I like to describe ISO as “fake light”. This isn’t actually what it is, but it makes it easier to understand. ISO determines how sensitive your sensor is to natural light. If you have a low ISO such as 100, then your image will be darker if your other settings are not set properly, and with a high ISO such as 3200, your image could be too bright and blown out if your settings are not properly set. The lower the ISO the better because as you increase your ISO the more digital “noise” is introduced into your image, causing a green and purple tint in your shadows, and making your overall image extra grainy and not as sharp or in focus. I like to stay between ISO 100 to 800 in my day to day photography. Night photography is a little different though. When I’m shooting my Milky Way images I usually shoot at an ISO 3200 with a wide aperture and slower shutter speed. 
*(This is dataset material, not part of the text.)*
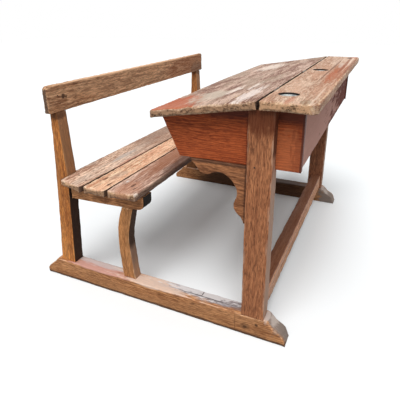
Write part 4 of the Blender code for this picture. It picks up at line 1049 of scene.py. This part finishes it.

All of these shots were taken using a shutter speed of 1/60 of a second at f/4. The ISO changes in this order. 100,200,400,800,1600,2500,3200,6400,10,000

Once you learn each of these settings and how they work independently, you’ll be able to create stunning photos and improve your photography skills. These are the basic settings that need to be mastered and understood in order to take stunning photographs. How you use these settings is up to your style and niche as a photographer. Every form of photography has a set of “rules” that every photographer follows. I use the term “rules” lightly because the best part about photography is that the rules are meant to be broken. Landscape photographers prefer to shoot at lower shutter speeds with smaller apertures like f/11 and f/16, while portrait photographers prefer to shoot at higher shutter speeds and larger apertures such as f/5.6 or larger. However, these are just the foundation for their category. The rules can be broken depending on your style. Photography is a form of art, and it is up to you as the photographer to capture the mood of your subject creatively.

I will be writing another blog soon that goes more in depth on shooting techniques, and more ways to make sure you’re capturing the best photos you can.